For the residential segment, homeowners may likewise need to refinance their mortgages with higher rates compared to when they first took out their loans, he added.
Banks’ NPLs may decline once inflation slows further, as this could prompt monetary easing, Mr. Gudmundsson said.
BSP Governor Eli M. Remolona, Jr. on Friday said its policy stance will remain “hawkish for a while” as upside risks to prices remain.
At its Nov. 16 policy meeting, the BSP kept its policy rate at a 16-year high of 6.5% amid easing inflation following an off-cycle hike of 25 basis points (bps) last month.
The Monetary Board has now raised borrowing costs by a total of 450 bps since it kicked off its tightening cycle in May 2022.

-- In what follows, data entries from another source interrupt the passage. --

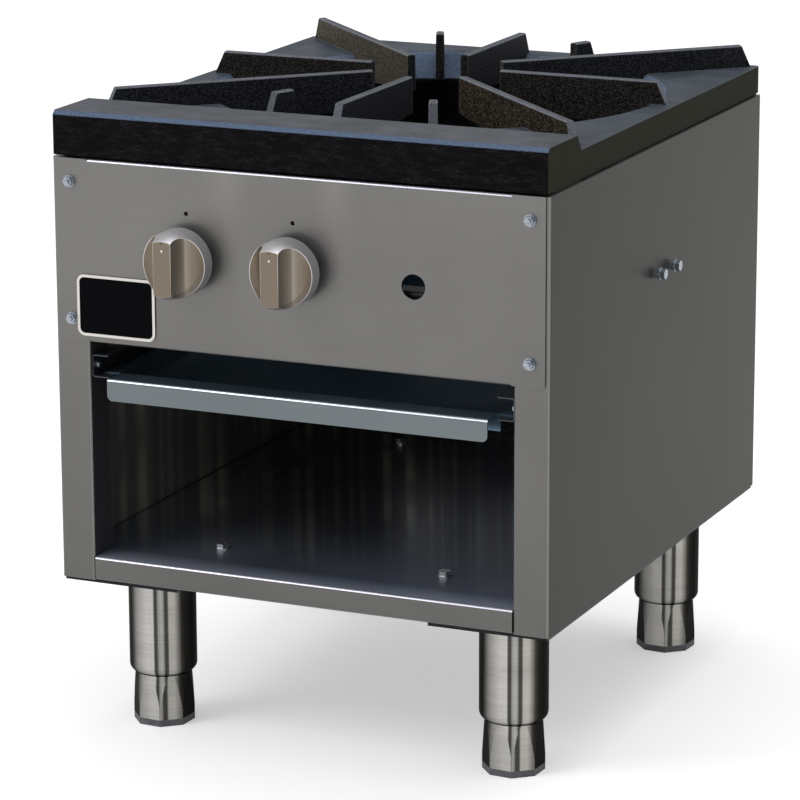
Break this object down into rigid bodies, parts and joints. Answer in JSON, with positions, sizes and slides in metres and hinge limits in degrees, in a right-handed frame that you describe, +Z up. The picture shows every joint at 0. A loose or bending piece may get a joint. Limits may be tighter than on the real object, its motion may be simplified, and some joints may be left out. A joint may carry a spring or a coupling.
{
  "type": "stock pot range",
  "caption": "Low free-standing gas stock pot range: square steel cabinet on round legs, open storage, drip tray, control knobs and a raised cast-iron top grate over a ring burner.",
  "frame": {"origin": "centre of the footprint, on the floor", "axes": "+Z up, the control panel faces -Y, the gas inlet leaves at +Y"},
  "size_m": [0.4768, 0.616, 0.565],
  "materials": {
    "stainless_sheet": "satin stainless sheet",
    "galvanised_sheet": "galvanised sheet",
    "tray_sheet": "smooth galvanised sheet",
    "plate_enamel": "black with a bare metal edge",
    "grate_iron": "rough black casting",
    "burner_iron": "sand cast",
    "valve_brass": "machined",
    "knob_satin": "satin plated",
    "pipe_black": "black pipe",
    "pilot_metal": "drawn tube",
    "leg_steel": "brushed stainless",
    "foot_rubber": "matt",
    "zinc_hardware": "bright zinc plated"
  },
  "bodies": {
    "cabinet": {"side_panel_left": "stainless_sheet", "side_panel_right": "stainless_sheet", "back_panel": "galvanised_sheet", "floor_panel": "stainless_sheet", "control_panel": "stainless_sheet", "name_plate": "plate_enamel", "front_cross_rail": "galvanised_sheet", "rear_cross_rail": "galvanised_sheet", "base_rail_left": "galvanised_sheet", "base_rail_right": "galvanised_sheet", "tray_runner_left": "galvanised_sheet", "tray_runner_right": "galvanised_sheet", "burner_support": "galvanised_sheet", "outer_burner": "burner_iron", "inner_burner": "burner_iron", "outer_mixing_tube": "burner_iron", "inner_mixing_tube": "burner_iron", "shutter_screws": "zinc_hardware", "outer_orifice_hood": "valve_brass", "inner_orifice_hood": "valve_brass", "outer_gas_valve": "valve_brass", "inner_gas_valve": "valve_brass", "manifold_pipe": "pipe_black", "manifold_brackets": "galvanised_sheet", "pipe_elbow": "pipe_black", "supply_pipe": "pipe_black", "inlet_nipple": "pipe_black", "outer_pilot_valve": "valve_brass", "inner_pilot_valve": "valve_brass", "outer_pilot_tube": "pilot_metal", "inner_pilot_tube": "pilot_metal", "outer_pilot_tip": "pilot_metal", "inner_pilot_tip": "pilot_metal", "leg_front_left": "leg_steel", "leg_front_right": "leg_steel", "leg_rear_left": "leg_steel", "leg_rear_right": "leg_steel", "leg_nuts": "zinc_hardware", "floor_bolts": "zinc_hardware", "side_bolts": "zinc_hardware", "panel_screws": "zinc_hardware", "runner_screws": "zinc_hardware", "back_screws": "zinc_hardware"},
    "drip_tray": {"drip_tray": "tray_sheet"},
    "outer_air_shutter": {"outer_air_shutter": "zinc_hardware"},
    "inner_air_shutter": {"inner_air_shutter": "zinc_hardware"},
    "outer_knob": {"outer_valve_stem": "zinc_hardware", "outer_knob": "knob_satin"},
    "inner_knob": {"inner_valve_stem": "zinc_hardware", "inner_knob": "knob_satin"},
    "top_grate": {"top_grate": "grate_iron"},
    "foot_front_left": {"foot_front_left": "leg_steel", "pad_front_left": "foot_rubber"},
    "foot_front_right": {"foot_front_right": "leg_steel", "pad_front_right": "foot_rubber"},
    "foot_rear_left": {"foot_rear_left": "leg_steel", "pad_rear_left": "foot_rubber"},
    "foot_rear_right": {"foot_rear_right": "leg_steel", "pad_rear_right": "foot_rubber"}
  },
  "joints": [
    {"name": "outer_knob_turn", "type": "hinge", "parent": "cabinet", "child": "outer_knob", "pos_m": [-0.1008, -0.262, 0.4395], "axis": [0, -1, 0], "range_deg": [0, 90]},
    {"name": "outer_shutter_turn", "type": "hinge", "parent": "cabinet", "child": "outer_air_shutter", "pos_m": [-0.1008, -0.187, 0.4395], "axis": [0, -1, 0], "range_deg": [0, 45]},
    {"name": "inner_knob_turn", "type": "hinge", "parent": "cabinet", "child": "inner_knob", "pos_m": [-0.0016, -0.262, 0.4395], "axis": [0, -1, 0], "range_deg": [0, 90]},
    {"name": "inner_shutter_turn", "type": "hinge", "parent": "cabinet", "child": "inner_air_shutter", "pos_m": [-0.0016, -0.187, 0.4395], "axis": [0, -1, 0], "range_deg": [0, 45]},
    {"name": "tray_slide", "type": "slide", "parent": "cabinet", "child": "drip_tray", "axis": [0, -1, 0], "range_m": [0, 0.42]},
    {"name": "grate_lift", "type": "slide", "parent": "cabinet", "child": "top_grate", "axis": [0, 0, 1], "range_m": [0, 0.15]},
    {"name": "foot_front_left_screw", "type": "slide", "parent": "cabinet", "child": "foot_front_left", "axis": [0, 0, -1], "range_m": [0, 0.03]},
    {"name": "foot_front_right_screw", "type": "slide", "parent": "cabinet", "child": "foot_front_right", "axis": [0, 0, -1], "range_m": [0, 0.03]},
    {"name": "foot_rear_left_screw", "type": "slide", "parent": "cabinet", "child": "foot_rear_left", "axis": [0, 0, -1], "range_m": [0, 0.03]},
    {"name": "foot_rear_right_screw", "type": "slide", "parent": "cabinet", "child": "foot_rear_right", "axis": [0, 0, -1], "range_m": [0, 0.03]}
  ]
}
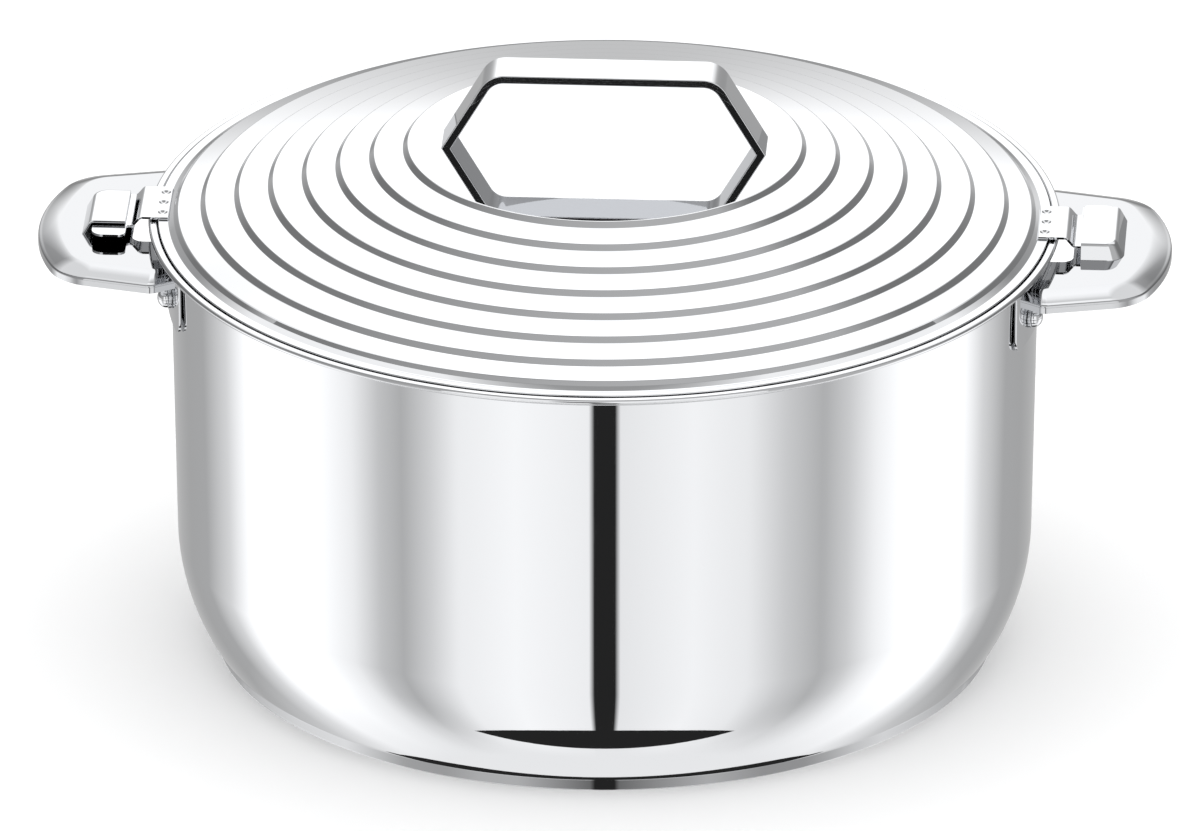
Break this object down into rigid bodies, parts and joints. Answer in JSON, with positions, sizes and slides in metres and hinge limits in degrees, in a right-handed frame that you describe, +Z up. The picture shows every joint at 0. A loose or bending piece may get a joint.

It will hold its last policy review for this year on Dec. 14.
Headline inflation slowed to 4.9% in October from 6.1% in September. This brought the 10-month average to 6.4%, still above the BSP’s 2-4% target and 6% forecast for the year.
The BSP’s “higher-for-longer” stance and readiness to resume hiking if more upside risks to prices emerge should keep inflation on track to return within target, which will improve the outlook for NPLs moving forward, Mr. Gudmundsson said.
Still, regulators should consider “introducing a sectoral systemic risk to real estate exposures or increase relevant risk weights” to maintain financial stability, he said.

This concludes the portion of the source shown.